Como registrou Lady Hale, “o Parlamento poderia ter decidido entrar em recesso para as conferências do partido durante um período daquele período, mas, dada a situação extraordinária em que o Reino Unido se encontra, seus membros poderiam ter pensado que o escrutínio parlamentar da atividade do governo na preparação para o Brexit era mais importante e se recusado a fazê-lo, ou pelo menos eles poderiam ter reduzido o recesso normal da temporada de conferências por causa disso”.
“Mesmo que tivessem concordado em entrar em recesso pelo período habitual de três semanas, ainda teriam sido capazes de desempenhar sua função de responsabilizar o governo. Prorrogação [suspensão] significa que eles não podem fazer isso”, completou.
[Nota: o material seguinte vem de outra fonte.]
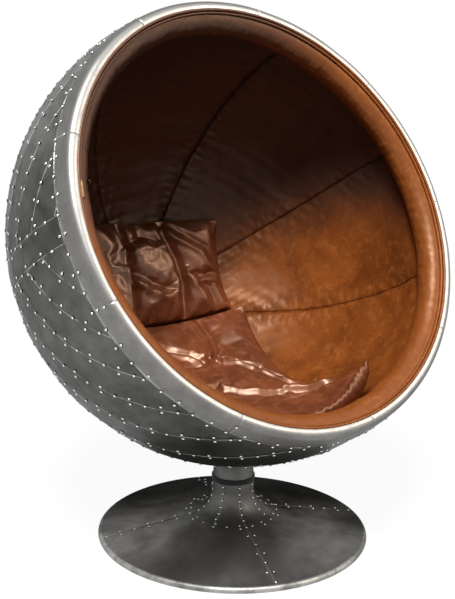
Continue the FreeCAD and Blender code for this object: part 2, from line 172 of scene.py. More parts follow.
class Finishes(PropertyGroup):
    """Colours of the finishes."""

    aluminium: finish_colour("Aluminium", "Aged sheet aluminium", "#767573")
    # Bright edge colour: wear and a painted highlight along the sheets' edges
    aluminium_worn_and_highlight: finish_colour("Worn aluminium", "Where the sheet is rubbed bright", "#B9B8B5")
    aluminium_stain: finish_colour("Stained aluminium", "Where the sheet has darkened", "#3F3E3C")
    band: finish_colour("Front band", "Front band beside the ball's sheets", "#82817E")
    # The lip's colour: rubbed bright and a painted highlight over its crest
    band_worn_and_highlight: finish_colour("Lip", "Front band where hands keep its lip bright", "#B4B3B0")
    base: finish_colour("Base", "Sheet of the pedestal", "#7A7977")
    base_stain: finish_colour("Stained base", "Where the pedestal's sheet is darkest", "#504F4D")
    leather: finish_colour("Leather", "Cognac leather", "#8C4A1C")
    leather_dark: finish_colour("Leather dark", "Waxed dark patches", "#5E2E10")
    leather_light: finish_colour("Leather light", "Rubbed light patches", "#AC6C38")
    trim: finish_colour("Trim", "Leather of the roll and piping", "#7F441C")
    cushion: finish_colour("Cushion", "Redder leather of the cushions", "#804326")
    cushion_dark: finish_colour("Cushion dark", "Waxed dark patches of the cushions", "#562A18")
    cushion_light: finish_colour("Cushion light", "Rubbed light patches of the cushions", "#A96D47")
    sleeve: finish_colour("Sleeve", "Dry, pale leather of the small sleeve", "#E0B98C")
    sleeve_dark: finish_colour("Sleeve dark", "Its darker patches", "#C79A6C")
    sleeve_light: finish_colour("Sleeve light", "Its lighter patches", "#EBD0AC")
    thread: finish_colour("Thread", "Waxed thread", "#4A2814")
    # Painted highlight on a rivet's top
    rivet_top_highlight: finish_colour("Rivet top", "Rubbed top of a rivet's head", "#E6E5E2")
    # Painted shade round a rivet's foot
    rivet_foot_shade: finish_colour("Rivet foot", "Grime round a rivet's head", "#1B1A19")


# Small geometry helpers

def scene_sizes(name):
    """The property group of that name on the scene."""
    return getattr(bpy.context.scene, name)


def ball_to_world(points):
    """Turns the ball's frame by the mouth's tilt about X and moves it to the ball's centre."""
    ball = scene_sizes("chair_ball")
    s, c = math.sin(ball.tilt), math.cos(ball.tilt)
    x, y, z = points[..., 0], points[..., 1], points[..., 2]
    return np.stack([x, s * y - c * z - ball.forward, c * y + s * z + ball.height], axis=-1)


def on_ball(radius, polar, azimuth):
    """Point at a radius, an angle from the mouth's axis and an angle round it."""
    return np.stack(np.broadcast_arrays(radius * np.sin(polar) * np.cos(azimuth),
                                        radius * np.sin(polar) * np.sin(azimuth),
                                        radius * np.cos(polar)), axis=-1)


def round_axis(profile, turns):
    """Carries (distance, level) points round the z axis: rows follow the turns."""
    out, level = profile[:, 0], profile[:, 1]
    return np.stack([np.cos(turns)[:, None] * out, np.sin(turns)[:, None] * out,
                     np.broadcast_to(level, (len(turns), len(level)))], axis=-1)


def waves(points, size, seed, octaves=5):
    """Smooth random height in about -1 to 1: a sum of sines along random directions."""
    rng = np.random.default_rng(seed)
    total = np.zeros(points.shape[:-1])
    for _ in range(octaves):
        way = rng.normal(size=3)
        way *= rng.uniform(0.7, 1.6) * 2 * math.pi / size / np.linalg.norm(way)
        total += np.sin(points @ way + rng.uniform(0, 2 * math.pi))
    return total / octaves ** 0.5


def arc_between(start, end, depth, count):
    """Points from start to end on the arc that stands depth to the right of its chord."""
    start, end = np.array(start), np.array(end)
    chord = np.linalg.norm(end - start)
    way = (end - start) / chord
    side = np.array([way[1], -way[0]])
    radius = (chord ** 2 / 4 + depth ** 2) / (2 * depth)
    half = math.asin(min(1.0, chord / 2 / radius))
    if depth > radius:
        half = math.pi - half
    turns = np.linspace(-half, half, count)
    middle = (start + end) / 2 + side * (depth - radius)
    return middle + radius * (np.cos(turns)[:, None] * side + np.sin(turns)[:, None] * way)


def grid_quads(rows, columns, wrap_rows=False, wrap_columns=False):
    """Quads of a grid of points, facing the side that rows x columns points to."""
    i, j = np.meshgrid(np.arange(rows - (not wrap_rows)), np.arange(columns - (not wrap_columns)),
                       indexing="ij")
    i2, j2 = (i + 1) % rows, (j + 1) % columns
    quads = [i * columns + j, i2 * columns + j, i2 * columns + j2, i * columns + j2]
    return np.stack(quads, axis=-1).reshape(-1, 4)


def run_along(line):
    """Distance from the start of a row of points to each of them."""
    return np.concatenate([[0], np.cumsum(np.linalg.norm(np.diff(line, axis=0), axis=1))])


def at_distance(line, distances):
    """Points on a line at distances from its start."""
    run = run_along(line)
    return np.stack([np.interp(distances, run, line[:, k]) for k in range(line.shape[1])], axis=-1)


def way_at(line, distances, step):
    """Unit directions of a line at distances from its start, taken over a step each way."""
    way = at_distance(line, distances + step) - at_distance(line, distances - step)
    return way / np.linalg.norm(way, axis=1, keepdims=True)


def bordered(count, bevel, half=0.5):
    """Even shares from 0 to 1, with two more beside each end where an edge is turned down."""
    inner = np.linspace(0, 1, count)[1:-1]
    return np.concatenate([[0, half * bevel, bevel], inner, [1 - bevel, 1 - half * bevel, 1]])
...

Apesar da chuva torrencial, desde 5h20 da manhã cidadãos haviam se amontoado diante da Suprema Corte, querendo presenciar a decisão. Manifestantes exibiam cartazes como “defenda a democracia”, “não silencie nossos deputados” e “rainha [foi] enganada”. Assim que a Suprema Corte se pronunciou, o presidente da Câmara dos Comuns, John Bercow, disse que a casa deveria “reunir-se sem demora” e que iria consultar “com urgência” os líderes dos partidos para isso.
À corte, a defesa de Johnson alegara que o caso era “exclusivamente político”, legalmente “território proibido” e constitucionalmente “um campo minado mal definido que os tribunais não estão adequadamente equipados para lidar” e, portanto, não deveria ser judicializado.
Essa foi a primeira questão examinada e decidida pela corte, contra o primeiro-ministro, com Hale apontando que a questão “surge em circunstâncias que nunca surgiram antes e é improvável que surjam novamente”.
O voto por unanimidade surpreendeu os observadores. Anteriormente, a corte mais elevada da Escócia havia rejeitado a suspensão, enquanto corte da Inglaterra e do País de Gales havia se considerado incapaz de julgar a questão.
Em Nova Iorque, onde se encontra para a cerimônia de abertura da Assembleia Geral da ONU, Boris Johnson foi atordoado pela decisão da Suprema Corte e, segundo as agências internacionais, ainda não decidiu como reagir. Falando a jornalistas durante o voo, Johnson havia dito que não renunciaria se a decisão fosse contra ele.
O líder oposicionista Jeremy Corbyn, assim que foi informado da deliberação na conferência trabalhista em Brighton, saudou que a Suprema Corte haja liberado a reconvocação do parlamento, cuja suspensão, como apontou, mostrou “o desprezo do primeiro-ministro pela democracia e seu abuso de poder”.
O dirigente trabalhista convidou Johnson a tornar-se “o primeiro-ministro mais breve que já existiu”. “Obedeça à lei, tire da mesa o não-acordo e tenha uma eleição para eleger um governo que respeite a democracia, o estado de direito e devolva o poder ao povo, não o usurpe, da maneira que Johnson fez”, assinalou.
Jo Swinson, líder dos liberal-democratas, partido que assumiu sua condição de principal legenda pela permanência na União Europeia, disse que o julgamento mostra que Boris Johnson “não está apto para ser o primeiro ministro”. Ele defendeu a imediata reabertura do parlamento para que se possa “questionar o governo conservador sobre seus desastrosos planos de Brexit”. A renúncia do “Trump britânico” também já foi pedida pelos nacionalistas escoceses (SNP) e pelo Plaid Cymru, do País de Gales.